WHAT YOU HAVE TO DO - Word for word, restate every line of the material.

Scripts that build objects

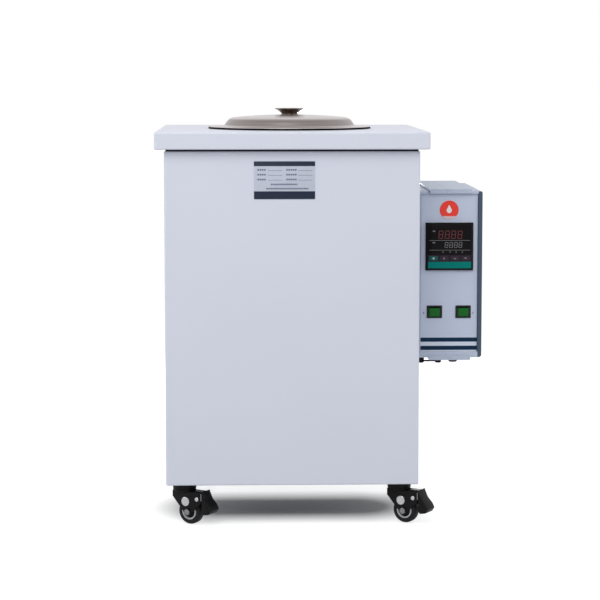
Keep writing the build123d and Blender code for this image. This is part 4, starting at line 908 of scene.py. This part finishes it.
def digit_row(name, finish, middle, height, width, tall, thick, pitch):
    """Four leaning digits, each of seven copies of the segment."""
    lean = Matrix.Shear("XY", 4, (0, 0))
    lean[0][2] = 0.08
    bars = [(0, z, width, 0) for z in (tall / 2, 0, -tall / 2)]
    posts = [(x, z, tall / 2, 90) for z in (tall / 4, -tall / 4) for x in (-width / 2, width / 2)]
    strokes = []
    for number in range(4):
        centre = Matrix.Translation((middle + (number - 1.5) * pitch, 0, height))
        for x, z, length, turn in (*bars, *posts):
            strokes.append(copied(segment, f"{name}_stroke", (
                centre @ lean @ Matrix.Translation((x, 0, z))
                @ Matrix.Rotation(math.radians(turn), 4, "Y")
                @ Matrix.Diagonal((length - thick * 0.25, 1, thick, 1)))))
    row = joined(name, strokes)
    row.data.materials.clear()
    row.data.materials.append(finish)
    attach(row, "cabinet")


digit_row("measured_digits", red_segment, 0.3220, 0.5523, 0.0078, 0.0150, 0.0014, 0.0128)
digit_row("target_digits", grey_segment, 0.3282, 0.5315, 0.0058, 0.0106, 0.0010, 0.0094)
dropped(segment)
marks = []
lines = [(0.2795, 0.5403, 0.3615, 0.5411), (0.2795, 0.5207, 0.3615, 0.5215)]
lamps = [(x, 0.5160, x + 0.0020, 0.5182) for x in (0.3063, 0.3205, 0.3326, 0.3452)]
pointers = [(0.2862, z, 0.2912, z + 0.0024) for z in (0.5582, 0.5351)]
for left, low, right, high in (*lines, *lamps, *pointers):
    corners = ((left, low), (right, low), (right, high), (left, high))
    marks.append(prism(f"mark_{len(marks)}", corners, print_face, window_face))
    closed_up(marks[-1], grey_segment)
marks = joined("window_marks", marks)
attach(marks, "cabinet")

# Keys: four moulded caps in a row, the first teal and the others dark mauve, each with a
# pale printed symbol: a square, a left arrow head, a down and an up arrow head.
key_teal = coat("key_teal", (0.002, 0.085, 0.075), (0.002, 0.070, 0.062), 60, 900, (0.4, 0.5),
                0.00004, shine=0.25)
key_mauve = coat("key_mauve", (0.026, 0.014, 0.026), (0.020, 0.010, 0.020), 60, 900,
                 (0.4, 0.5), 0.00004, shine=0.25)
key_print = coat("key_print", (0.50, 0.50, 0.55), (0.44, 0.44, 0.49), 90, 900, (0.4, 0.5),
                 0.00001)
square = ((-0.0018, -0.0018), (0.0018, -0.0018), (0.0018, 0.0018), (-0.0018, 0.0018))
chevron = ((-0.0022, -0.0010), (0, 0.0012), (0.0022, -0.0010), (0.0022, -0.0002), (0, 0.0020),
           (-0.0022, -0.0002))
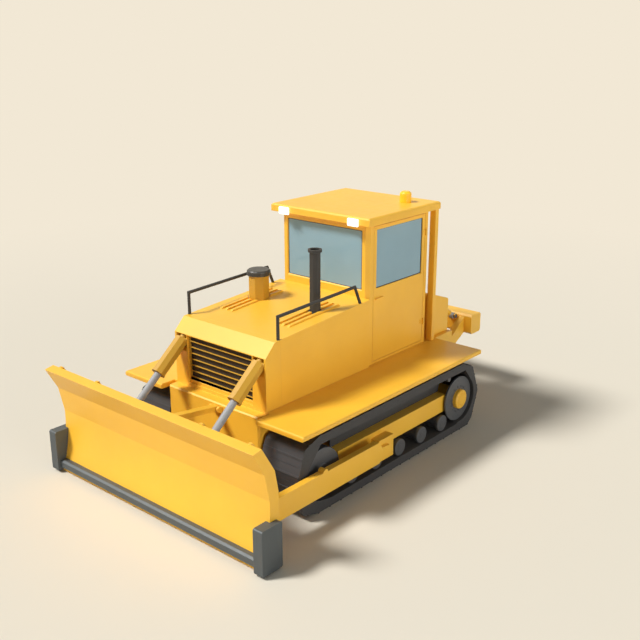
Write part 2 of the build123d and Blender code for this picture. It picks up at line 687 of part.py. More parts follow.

OUTPUT FOR THIS EXERCISE -
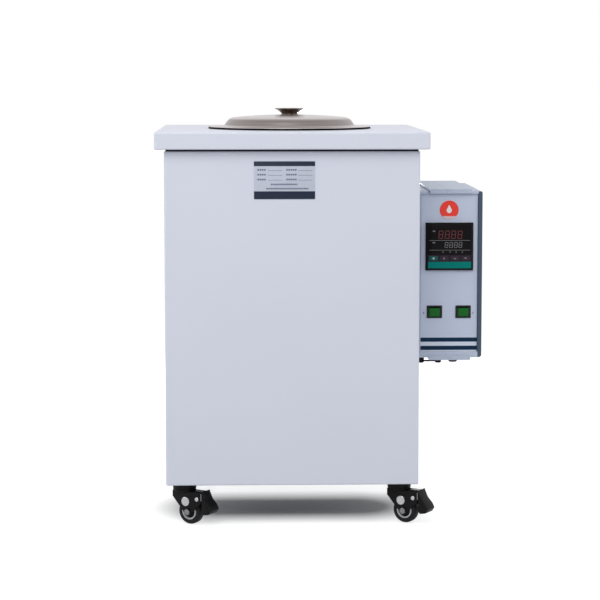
Keep writing the build123d and Blender code for this image. This is part 4, starting at line 908 of scene.py. This part finishes it.
def digit_row(name, finish, middle, height, width, tall, thick, pitch):
    """Four leaning digits, each of seven copies of the segment."""
    lean = Matrix.Shear("XY", 4, (0, 0))
    lean[0][2] = 0.08
    bars = [(0, z, width, 0) for z in (tall / 2, 0, -tall / 2)]
    posts = [(x, z, tall / 2, 90) for z in (tall / 4, -tall / 4) for x in (-width / 2, width / 2)]
    strokes = []
    for number in range(4):
        centre = Matrix.Translation((middle + (number - 1.5) * pitch, 0, height))
        for x, z, length, turn in (*bars, *posts):
            strokes.append(copied(segment, f"{name}_stroke", (
                centre @ lean @ Matrix.Translation((x, 0, z))
                @ Matrix.Rotation(math.radians(turn), 4, "Y")
                @ Matrix.Diagonal((length - thick * 0.25, 1, thick, 1)))))
    row = joined(name, strokes)
    row.data.materials.clear()
    row.data.materials.append(finish)
    attach(row, "cabinet")


digit_row("measured_digits", red_segment, 0.3220, 0.5523, 0.0078, 0.0150, 0.0014, 0.0128)
digit_row("target_digits", grey_segment, 0.3282, 0.5315, 0.0058, 0.0106, 0.0010, 0.0094)
dropped(segment)
marks = []
lines = [(0.2795, 0.5403, 0.3615, 0.5411), (0.2795, 0.5207, 0.3615, 0.5215)]
lamps = [(x, 0.5160, x + 0.0020, 0.5182) for x in (0.3063, 0.3205, 0.3326, 0.3452)]
pointers = [(0.2862, z, 0.2912, z + 0.0024) for z in (0.5582, 0.5351)]
for left, low, right, high in (*lines, *lamps, *pointers):
    corners = ((left, low), (right, low), (right, high), (left, high))
    marks.append(prism(f"mark_{len(marks)}", corners, print_face, window_face))
    closed_up(marks[-1], grey_segment)
marks = joined("window_marks", marks)
attach(marks, "cabinet")

# Keys: four moulded caps in a row, the first teal and the others dark mauve, each with a
# pale printed symbol: a square, a left arrow head, a down and an up arrow head.
key_teal = coat("key_teal", (0.002, 0.085, 0.075), (0.002, 0.070, 0.062), 60, 900, (0.4, 0.5),
                0.00004, shine=0.25)
key_mauve = coat("key_mauve", (0.026, 0.014, 0.026), (0.020, 0.010, 0.020), 60, 900,
                 (0.4, 0.5), 0.00004, shine=0.25)
key_print = coat("key_print", (0.50, 0.50, 0.55), (0.44, 0.44, 0.49), 90, 900, (0.4, 0.5),
                 0.00001)
square = ((-0.0018, -0.0018), (0.0018, -0.0018), (0.0018, 0.0018), (-0.0018, 0.0018))
chevron = ((-0.0022, -0.0010), (0, 0.0012), (0.0022, -0.0010), (0.0022, -0.0002), (0, 0.0020),
           (-0.0022, -0.0002))
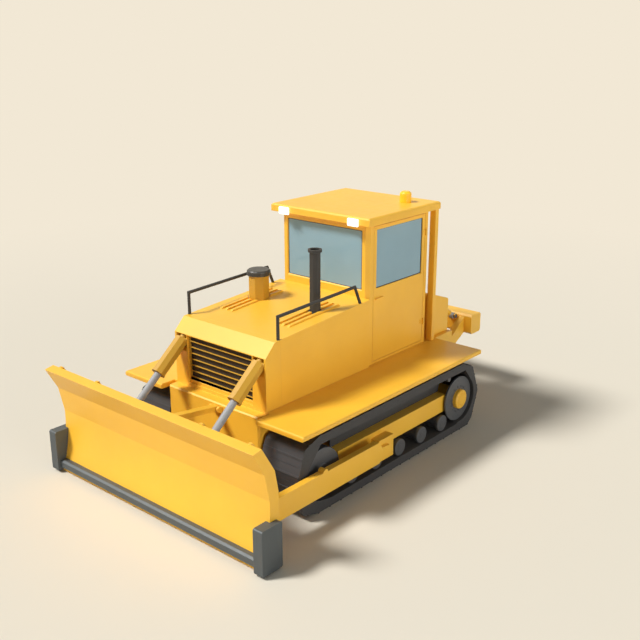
Write part 2 of the build123d and Blender code for this picture. It picks up at line 687 of part.py. More parts follow.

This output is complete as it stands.